Eight miles. That is the straight-line distance between Cameron Indoor Stadium in Durham and the Dean E. Smith Center in Chapel Hill. There is no other rivalry in American sports compressed into eight miles. The two programs are neighbors, conference partners, and the most successful basketball programs in the history of the ACC — combined winners of 49 of 63 regular-season titles since the conference was founded in 1953. They play each other at least twice a year, sometimes three times, occasionally in the national semifinals of the NCAA Tournament.
UNC leads the all-time series 146–121. They have played 267 times. The series began on January 24, 1920.
ESPN ranked this the third-greatest North American sports rivalry in 2000. Sports Illustrated named it the number one hottest rivalry in college basketball. Those rankings are fine.

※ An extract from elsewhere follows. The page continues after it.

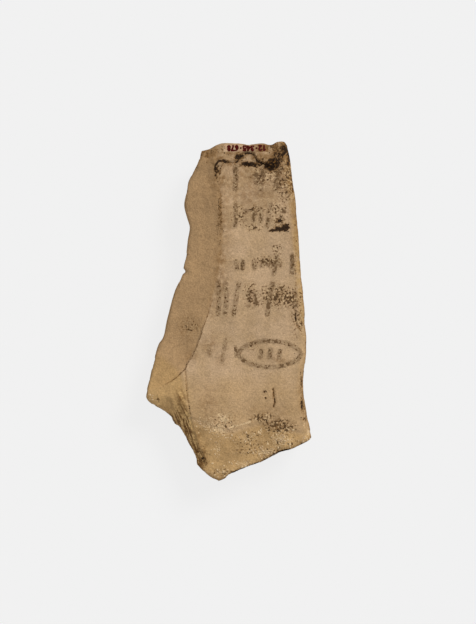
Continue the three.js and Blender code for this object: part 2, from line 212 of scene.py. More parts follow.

The people who live eight miles apart do not need a ranking to explain what this is.
How It Started
The first game was played at a time when Duke was still called Trinity College. UNC won 36–25 on January 24, 1920. Duke became Duke University the following year and the two programs have been meeting ever since — at least twice every season, always within the state of North Carolina except for conference tournament and postseason games. The campuses are linked by US Highway 15-501, also called Tobacco Road, a stretch that encompasses not just these two programs but nearby rivals NC State and Wake Forest, giving the region a density of elite basketball that exists nowhere else in the country.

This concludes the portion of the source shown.